Hai mai visto quei fiori che vivono un giorno solo? Tutto l’anno stanno lì a formarsi, sbocciano e muoiono subito. Chi può dire cosa sia il tempo?» Forse è il tempo della scrittura. Un solo giorno. Il giorno in cui Henri Miller scrive il suo unico e perturbante “libro-oceano”, che stravolgerà, per traboccante potenza vitale, i canoni della letteratura americana. «Io credo che oggi più che mai debba cercarsi un libro, anche se dentro c’è una sola pagina grande; dobbiamo cercare frammenti, schegge, unghie dei piedi, tutto ciò che abbia materia in sé, capace di resuscitare corpo e anima» (TC, p. 239).

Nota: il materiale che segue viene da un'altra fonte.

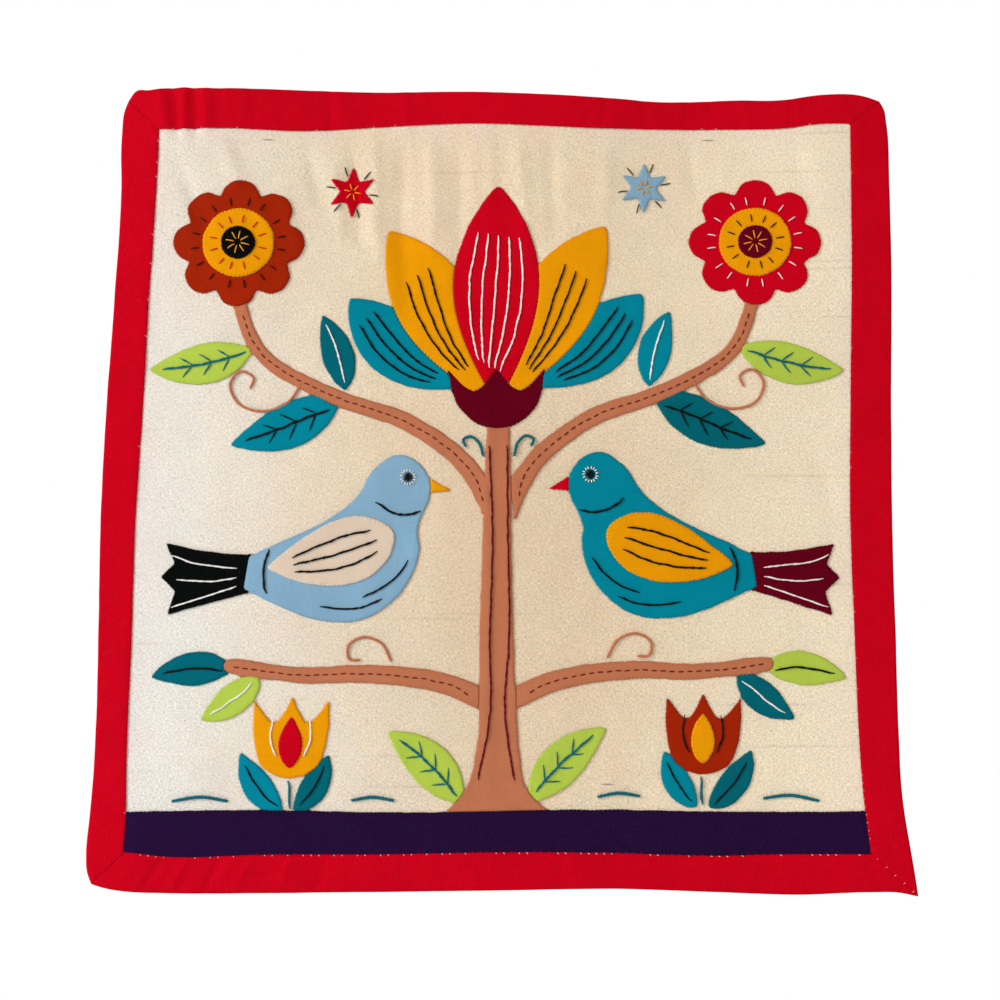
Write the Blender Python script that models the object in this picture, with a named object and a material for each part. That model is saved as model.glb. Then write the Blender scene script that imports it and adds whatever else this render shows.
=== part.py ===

Miller resterà, negli anni, sempre fedele a se stesso e alla sua idea fondamentale di libertà. Parlando di Rimbaud nel suo Il tempo degli assassini, scrive: «Nessuno meglio di Rimbaud ha messo in luce quanto sia vero che la libertà dell’individuo isolato è un miraggio. Solo l’individuo emancipato conosce la libertà. La libertà è una cosa guadagnata. È una liberazione graduata, una lenta e faticosa battaglia in cui le chimere vengono esorcizzate. Le chimere non sono mai uccise, giacché i fantasmi sono reali solo nella misura del terrore che suscitano» (TA, p. 116).  

 

Libri consultati:

Henri Miller, Cara, cara Brenda, Feltrinelli, Milano, 1986 (CCB).

Henri Miller, Tropico del Cancro e Tropico del Capricorno, Feltrinelli, Milano, 1962 (TC).

Henri Miller, Il tempo degli assassini, Guanda, Milano, 2004 (TA).